▶ WHAT YOU SHOULD DO:
Write out each line beneath this one exactly as it reads.

▶ DATA EXCERPT:

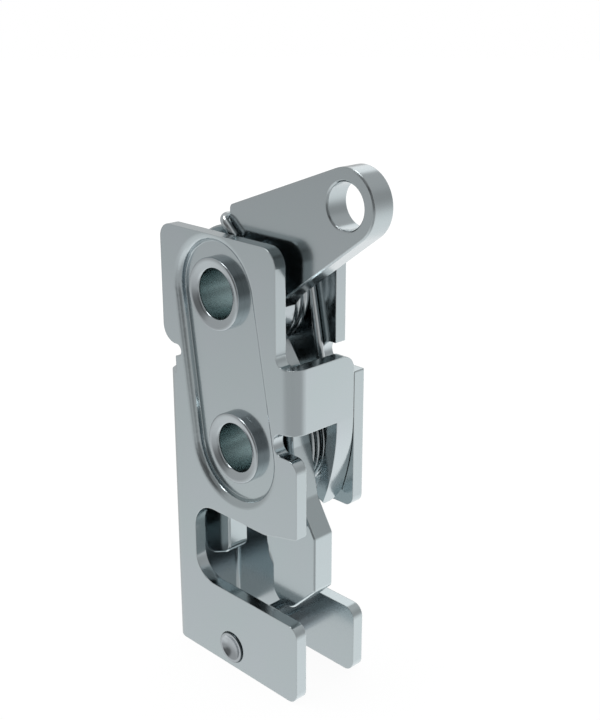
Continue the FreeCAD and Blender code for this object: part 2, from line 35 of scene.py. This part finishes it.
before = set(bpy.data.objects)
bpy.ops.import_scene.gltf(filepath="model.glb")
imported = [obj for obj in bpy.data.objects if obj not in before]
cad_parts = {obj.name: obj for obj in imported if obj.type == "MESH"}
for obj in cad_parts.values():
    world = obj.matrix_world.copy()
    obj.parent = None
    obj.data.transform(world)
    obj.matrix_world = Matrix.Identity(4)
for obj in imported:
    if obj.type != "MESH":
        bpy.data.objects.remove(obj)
cad_low, cad_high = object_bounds()

# Camera, from the photograph
CAMERA_PLACE = Vector((134.82, -124.36, 78.44)) * MM
CAMERA_AZIMUTH = math.radians(45.6)
CAMERA_ELEVATION = math.radians(19.47)
CAMERA_LENS = 58.5
SENSOR = 36.0
NEAR_CLIP = 0.005
FAR_CLIP = 20.0

# Floor: white to the eye, with this share of the part's shadow, which fades out between two distances
WHITE = "#FFFFFF"
FLOOR_COLOUR = "#F4F5F5"
FLOOR_RADIUS = 1.2
FLOOR_SIDES = 96
FLOOR_GLOW = 1.05
SHADOW_SHARE = 0.10
SHADOW_NEAR = 0.06
SHADOW_FAR = 0.25

# Room that the metal mirrors: its level, and where it is brighter or dimmer, in degrees
ROOM_LEVEL = 0.55
ROOM_DARKEST = 0.12
ROOM_LOBES = (
    # azimuth, elevation, cosine where it starts, cosine where it is full, level added
    (85, -50, 0.32, 0.97, 0.66),
    (-140, -60, 0.55, 0.98, 0.34),
    (122, 29, 0.938, 0.990, 0.78),
    (150, 4, 0.90, 0.985, 0.08),
    (-95, 10, 0.86, 0.985, -0.36),
    (-52, 14, 0.84, 0.95, -0.32),
    (-84, 46, 0.82, 0.96, -0.25),
    (-75, -50, 0.90, 0.985, 0.20),
    (90, 42, 0.80, 0.97, 0.08),
    (46, 8, 0.90, 0.985, -0.06),
)

# Lamp above the part
LAMP_DIRECTION = (-0.12, -0.08, 0.97)
LAMP_DISTANCE = 0.6
LAMP_SIDE = 0.24
LAMP_POWER = 0.9

# Zinc plating: the tints' drift and the crystal grain in millimetres, the grain's gloss either way
TINT_DRIFT = 9
GRAIN_SIZE = 0.35
GRAIN_DEPTH = 0.004
GRAIN_RELIEF = 0.05
GRAIN_GLOSS = 0.02

# Edge rounding that the plating leaves on stamped and turned edges, and the painted highlight that brightens
# the rounded edges
STAMPED_EDGE = 0.20 * MM
TURNED_EDGE = 0.12 * MM
EDGE_SAMPLES = 6
EDGE_HIGHLIGHT_STARTS = 0.995
EDGE_HIGHLIGHT_FULL = 0.86
EDGE_HIGHLIGHT_SHARE = 0.35
EDGE_HIGHLIGHT_COLOUR = "#EEF3F4"

# Axes along Y: the rotor's, the lever's and the rivet's. Radii of the bores and of the rivet's end
ROTOR_AXIS = Vector((0, 0, 0))
LEVER_AXIS = Vector((-4.08, 0, 25.67)) * MM
RIVET_AXIS = Vector((-1.3, 0, -38.7)) * MM
BORE_RADIUS = 4.15 * MM
RIVET_RADIUS = 2.86 * MM

# Plated pieces by CAD node: material, greener tint, lilac tint, roughness, edge rounding
PLATED = {
    "housing": ("zinc_plated_sheet", "#B7C3C4", "#BBC2C7", 0.17, STAMPED_EDGE),
    "lever": ("zinc_plated_lever", "#B0BBBD", "#B3B9BD", 0.17, STAMPED_EDGE),
    "rotor": ("zinc_plated_rotor", "#B8C5C7", "#BBC3C7", 0.17, STAMPED_EDGE),
    "lever_bush": ("zinc_plated_lever_bush", "#B7C1C3", "#BABFC4", 0.14, TURNED_EDGE),
    "rotor_bush": ("zinc_plated_rotor_bush", "#B7C1C3", "#BABFC4", 0.14, TURNED_EDGE),
    "base_rivet": ("zinc_plated_rivet", "#AEB7BA", "#B2B6BB", 0.16, TURNED_EDGE),
}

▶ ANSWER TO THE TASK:
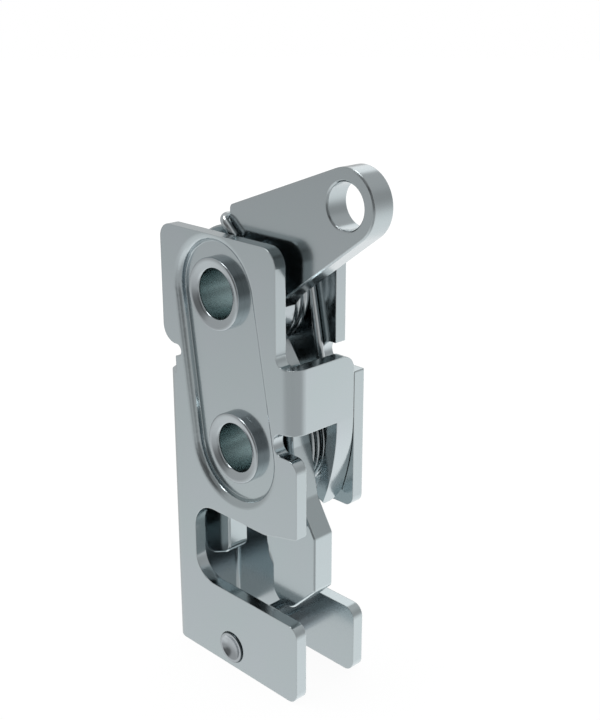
Continue the FreeCAD and Blender code for this object: part 2, from line 35 of scene.py. This part finishes it.
before = set(bpy.data.objects)
bpy.ops.import_scene.gltf(filepath="model.glb")
imported = [obj for obj in bpy.data.objects if obj not in before]
cad_parts = {obj.name: obj for obj in imported if obj.type == "MESH"}
for obj in cad_parts.values():
    world = obj.matrix_world.copy()
    obj.parent = None
    obj.data.transform(world)
    obj.matrix_world = Matrix.Identity(4)
for obj in imported:
    if obj.type != "MESH":
        bpy.data.objects.remove(obj)
cad_low, cad_high = object_bounds()

# Camera, from the photograph
CAMERA_PLACE = Vector((134.82, -124.36, 78.44)) * MM
CAMERA_AZIMUTH = math.radians(45.6)
CAMERA_ELEVATION = math.radians(19.47)
CAMERA_LENS = 58.5
SENSOR = 36.0
NEAR_CLIP = 0.005
FAR_CLIP = 20.0

# Floor: white to the eye, with this share of the part's shadow, which fades out between two distances
WHITE = "#FFFFFF"
FLOOR_COLOUR = "#F4F5F5"
FLOOR_RADIUS = 1.2
FLOOR_SIDES = 96
FLOOR_GLOW = 1.05
SHADOW_SHARE = 0.10
SHADOW_NEAR = 0.06
SHADOW_FAR = 0.25

# Room that the metal mirrors: its level, and where it is brighter or dimmer, in degrees
ROOM_LEVEL = 0.55
ROOM_DARKEST = 0.12
ROOM_LOBES = (
    # azimuth, elevation, cosine where it starts, cosine where it is full, level added
    (85, -50, 0.32, 0.97, 0.66),
    (-140, -60, 0.55, 0.98, 0.34),
    (122, 29, 0.938, 0.990, 0.78),
    (150, 4, 0.90, 0.985, 0.08),
    (-95, 10, 0.86, 0.985, -0.36),
    (-52, 14, 0.84, 0.95, -0.32),
    (-84, 46, 0.82, 0.96, -0.25),
    (-75, -50, 0.90, 0.985, 0.20),
    (90, 42, 0.80, 0.97, 0.08),
    (46, 8, 0.90, 0.985, -0.06),
)

# Lamp above the part
LAMP_DIRECTION = (-0.12, -0.08, 0.97)
LAMP_DISTANCE = 0.6
LAMP_SIDE = 0.24
LAMP_POWER = 0.9

# Zinc plating: the tints' drift and the crystal grain in millimetres, the grain's gloss either way
TINT_DRIFT = 9
GRAIN_SIZE = 0.35
GRAIN_DEPTH = 0.004
GRAIN_RELIEF = 0.05
GRAIN_GLOSS = 0.02

# Edge rounding that the plating leaves on stamped and turned edges, and the painted highlight that brightens
# the rounded edges
STAMPED_EDGE = 0.20 * MM
TURNED_EDGE = 0.12 * MM
EDGE_SAMPLES = 6
EDGE_HIGHLIGHT_STARTS = 0.995
EDGE_HIGHLIGHT_FULL = 0.86
EDGE_HIGHLIGHT_SHARE = 0.35
EDGE_HIGHLIGHT_COLOUR = "#EEF3F4"

# Axes along Y: the rotor's, the lever's and the rivet's. Radii of the bores and of the rivet's end
ROTOR_AXIS = Vector((0, 0, 0))
LEVER_AXIS = Vector((-4.08, 0, 25.67)) * MM
RIVET_AXIS = Vector((-1.3, 0, -38.7)) * MM
BORE_RADIUS = 4.15 * MM
RIVET_RADIUS = 2.86 * MM

# Plated pieces by CAD node: material, greener tint, lilac tint, roughness, edge rounding
PLATED = {
    "housing": ("zinc_plated_sheet", "#B7C3C4", "#BBC2C7", 0.17, STAMPED_EDGE),
    "lever": ("zinc_plated_lever", "#B0BBBD", "#B3B9BD", 0.17, STAMPED_EDGE),
    "rotor": ("zinc_plated_rotor", "#B8C5C7", "#BBC3C7", 0.17, STAMPED_EDGE),
    "lever_bush": ("zinc_plated_lever_bush", "#B7C1C3", "#BABFC4", 0.14, TURNED_EDGE),
    "rotor_bush": ("zinc_plated_rotor_bush", "#B7C1C3", "#BABFC4", 0.14, TURNED_EDGE),
    "base_rivet": ("zinc_plated_rivet", "#AEB7BA", "#B2B6BB", 0.16, TURNED_EDGE),
}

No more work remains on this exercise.